Churn per month is calculated as the number of subscriber units deactivated during a given period divided by the average number of subscriber units on the network during the period and is expressed as a rate per month. A TELUS, Koodo or Public Mobile brand prepaid subscriber is deactivated when the subscriber has no usage for 90 days following expiry of the prepaid credits.

 

Cost of acquisition (COA) consists of the total of the device subsidy (the device cost to TELUS less the initial charge to the customer), commissions, and advertising and promotion expenses related to the initial subscriber acquisition during a given period. As defined, COA excludes costs to retain existing subscribers (retention spend).

 

COA per gross subscriber addition is calculated as cost of acquisition divided by gross subscriber activations during the period.

 

Retention spend to network revenue represents direct costs associated with marketing and promotional efforts (including device subsidies and commissions) aimed at the retention of the existing subscriber base, divided by network revenue.

 

Retention volume represents the number of subscriber units retained in the period through marketing and promotional efforts that result in client upgrades or contract renewals.

 

Wireless subscriber unit (subscriber) is defined as an active recurring revenue-generating unit (e.g. cellular phone, tablet or mobile Internet key) with a unique subscriber identifier (SIM or IMEI number) that has access to the wireless voice and/or data networks for communication.

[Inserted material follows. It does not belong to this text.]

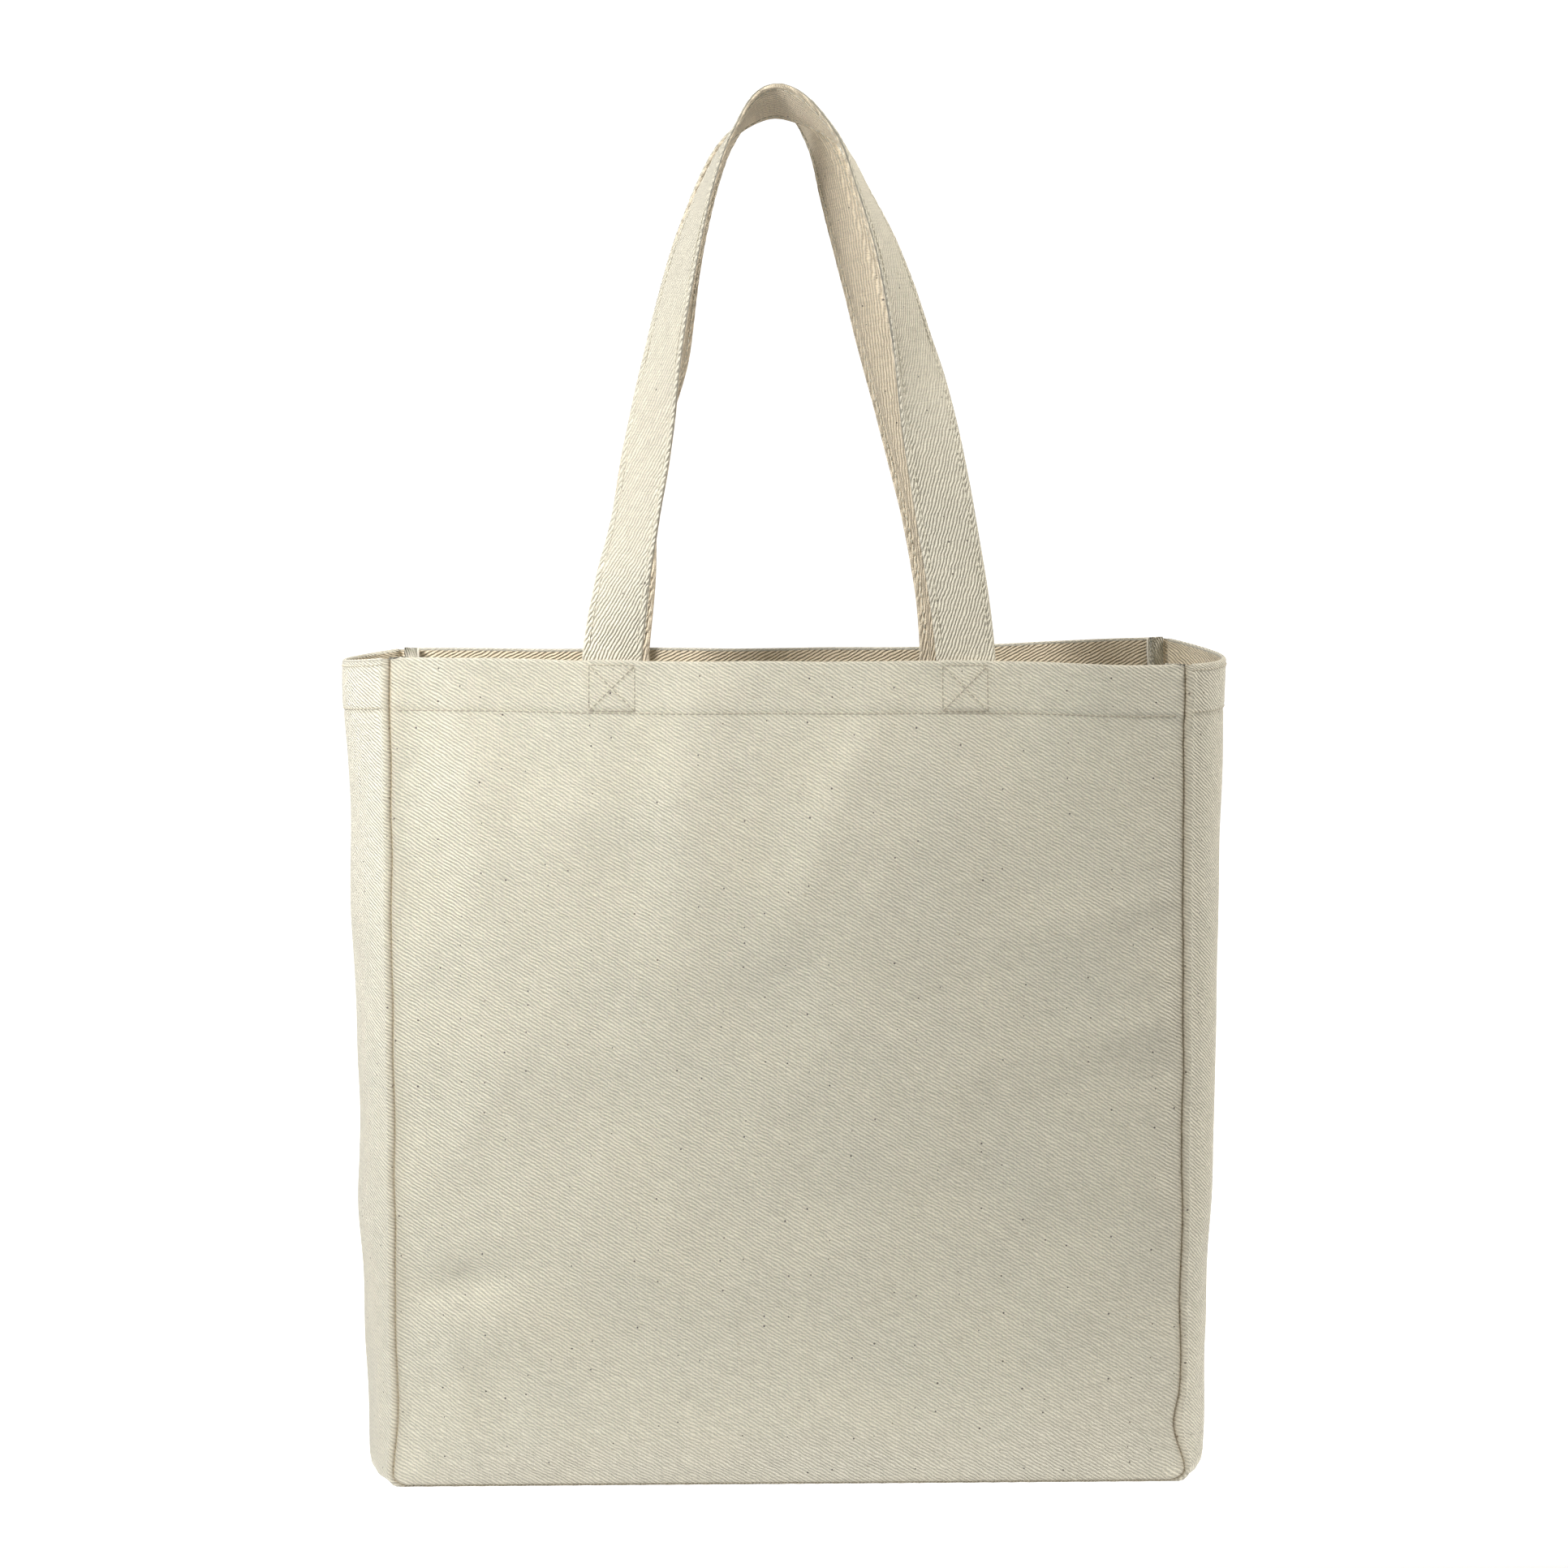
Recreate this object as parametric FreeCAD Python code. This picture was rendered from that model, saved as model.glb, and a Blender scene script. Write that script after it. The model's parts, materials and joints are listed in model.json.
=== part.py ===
"""Canvas tote bag: two panels, one bowed gusset strip and two strap handles.

Millimetres. +X is to the bag's right, +Y runs from the front panel to the back
panel, +Z is up, and the origin is the middle of the bottom, on the floor.
"""

import FreeCAD, Part
import math
import os

from FreeCAD import Placement, Rotation, Vector

os.makedirs("parts", exist_ok=True)

# ---- cloth -------------------------------------------------------------------
cloth = 0.9             # one layer of twill canvas
hem_layers = 3          # layers in a hem, where the edge is folded over twice
sewn_gap = 0.1          # room between layers that the thread pulls together

# ---- bag body ----------------------------------------------------------------
bag_height = 406.0      # floor to rim
panel_width = 386.0     # front or back panel, seam to seam
rim_depth = 86.0        # front panel to back panel at the rim
base_depth = 104.0      # front panel to back panel at the floor
corner_radius = 10.0    # rounded bottom corners of the panels
rim_bow = 26.0          # how far the gusset bellies out at the rim
low_bow = 17.0          # near the bottom, before it draws in
foot_bow = 9.0          # and at the top of the bottom corners
foot_height = 50.0      # the gusset draws in below this height
hem_height = 27.0       # height of the hem at the rim
seam_allowance = 10.0   # cloth turned into the bag along the panel's seams

# ---- handles -----------------------------------------------------------------
strap_width = 29.0
strap_thickness = 2.4   # four layers, folded
handle_spacing = 171.0  # between the middles of one handle's two legs
handle_rise = 278.0     # from the hinge line to the middle of the strap at its top
sewn_length = 30.0      # strap sewn down inside the hem
swing_room = 1.2        # between the hem and the free strap
joint_gap = 1.0         # between a sewn end and the free strap above it
lean_gap = 0.6          # between the two handles where they lean together

leg_steps = 18          # straight lengths that half of a free strap is drawn in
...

In addition, TELUS has a direct billing or support relationship with the user of each device. Subscriber units exclude machine-to-machine (M2M) devices (a subset of the Internet of Things), such as those used for asset tracking, remote control monitoring and meter readings, vending machines and wireless automated teller machines.

 

Wireline subscriber connection is defined as an active recurring revenue-generating unit that has access to stand-alone services, including Internet access, TELUS TV and residential network access lines (NALs). In addition, TELUS has a direct billing or support relationship with the user of each service. Reported subscriber units exclude business NALs as the impact of migrating from voice lines to IP services has led to business NAL losses without a similar decline in revenue, thus diminishing its relevance as a key performance indicator.